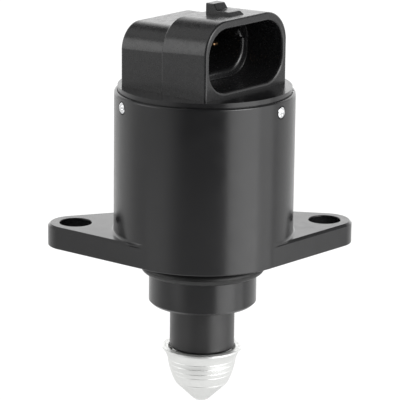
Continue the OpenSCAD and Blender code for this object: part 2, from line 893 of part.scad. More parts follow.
module connector_cap() {
    color("#232324")
        difference() {
            union() {
                cap_body();
                arched_bar(block_w, block_h, block_r, block_back, hood_back - past, block_slope);
                arched_bar(hood_w, hood_h, hood_r, hood_back, -hood_front, hood_slope);
                latch_tab();
            }
            socket_space();
            for (i = [0 : terminal_count - 1]) terminal_form(i, fit);
            // Seat of the rear bush
            translate([0, 0, bush_z]) cylinder(r = bush_d / 2 + fit, h = bush_h + slip);
            at_pins() translate([0, 0, body_r - pin_l - slip]) cylinder(r = pin_d / 2 + fit, h = pin_l + past);
        }
}

// Radial pins with domed heads
module locking_pins() {
    dome = (pin_d * pin_d / 4 + pin_proud * pin_proud) / (2 * pin_proud);
    color("#cfd2d4")
        at_pins()
            translate([0, 0, body_r])
                rotate_extrude()
                    polygon(concat(
                        [[0, -pin_l], [pin_d / 2, -pin_l]],
                        arc(0, pin_proud - dome, dome, asin((dome - pin_proud) / dome), 90, 10)
                    ));
}

housing();
flange_o_ring();
pintle_guide();
pintle();
lead_screw();
anti_backlash_spring();
bearing_outer_race();
bearing_inner_race();
bearing_balls();
bearing_cage();
bearing_retainer();
rotor_hub();
rotor_magnet();
thrust_washer();
rear_bush();
lower_stator_cup();
lower_pole_plate();
lower_bobbin();
lower_coil();
upper_stator_cup();
upper_pole_plate();
upper_bobbin();
upper_coil();
wave_washer();
cap_seal();
connector_cap();
locking_pins();
terminal_a();
terminal_b();
terminal_c();
terminal_d();
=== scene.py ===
# Idle air control valve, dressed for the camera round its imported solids.
# Lengths in the sections are millimetres, turned to metres where a piece is made.

import math

import bpy
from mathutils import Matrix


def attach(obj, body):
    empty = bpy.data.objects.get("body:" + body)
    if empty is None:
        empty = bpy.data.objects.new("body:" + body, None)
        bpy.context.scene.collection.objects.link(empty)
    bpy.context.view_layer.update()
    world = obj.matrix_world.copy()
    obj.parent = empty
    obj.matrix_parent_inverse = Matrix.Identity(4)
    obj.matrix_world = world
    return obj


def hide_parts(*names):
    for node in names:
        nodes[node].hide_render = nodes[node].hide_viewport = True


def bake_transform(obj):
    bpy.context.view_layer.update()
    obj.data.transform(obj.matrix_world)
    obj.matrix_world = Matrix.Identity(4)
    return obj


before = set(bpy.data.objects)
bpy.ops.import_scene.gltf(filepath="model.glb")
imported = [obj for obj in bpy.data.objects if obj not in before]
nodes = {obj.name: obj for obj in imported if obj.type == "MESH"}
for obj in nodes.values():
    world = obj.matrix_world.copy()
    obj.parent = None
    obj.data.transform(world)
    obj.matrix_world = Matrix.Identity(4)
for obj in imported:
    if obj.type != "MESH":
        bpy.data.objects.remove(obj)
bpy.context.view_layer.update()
MM = 0.001

# The camera
# A long lens a little over half a metre away, looking slightly down on the valve. The mouth
# of the connector faces the camera's right.
CAMERA_AZIMUTH = math.radians(-50)
CAMERA_ELEVATION = math.radians(14.8)
CAMERA_ROLL = math.radians(0.69)
CAMERA_DISTANCE = 518.489
CAMERA_TARGET = (-0.461, 0.549, 10.514)
CAMERA_LENS = 236.55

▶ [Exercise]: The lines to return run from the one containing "thrust_washer();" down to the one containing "if empty is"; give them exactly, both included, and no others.

▶ [Right answer]:
thrust_washer();
rear_bush();
lower_stator_cup();
lower_pole_plate();
lower_bobbin();
lower_coil();
upper_stator_cup();
upper_pole_plate();
upper_bobbin();
upper_coil();
wave_washer();
cap_seal();
connector_cap();
locking_pins();
terminal_a();
terminal_b();
terminal_c();
terminal_d();
=== scene.py ===
# Idle air control valve, dressed for the camera round its imported solids.
# Lengths in the sections are millimetres, turned to metres where a piece is made.

import math

import bpy
from mathutils import Matrix


def attach(obj, body):
    empty = bpy.data.objects.get("body:" + body)
    if empty is None:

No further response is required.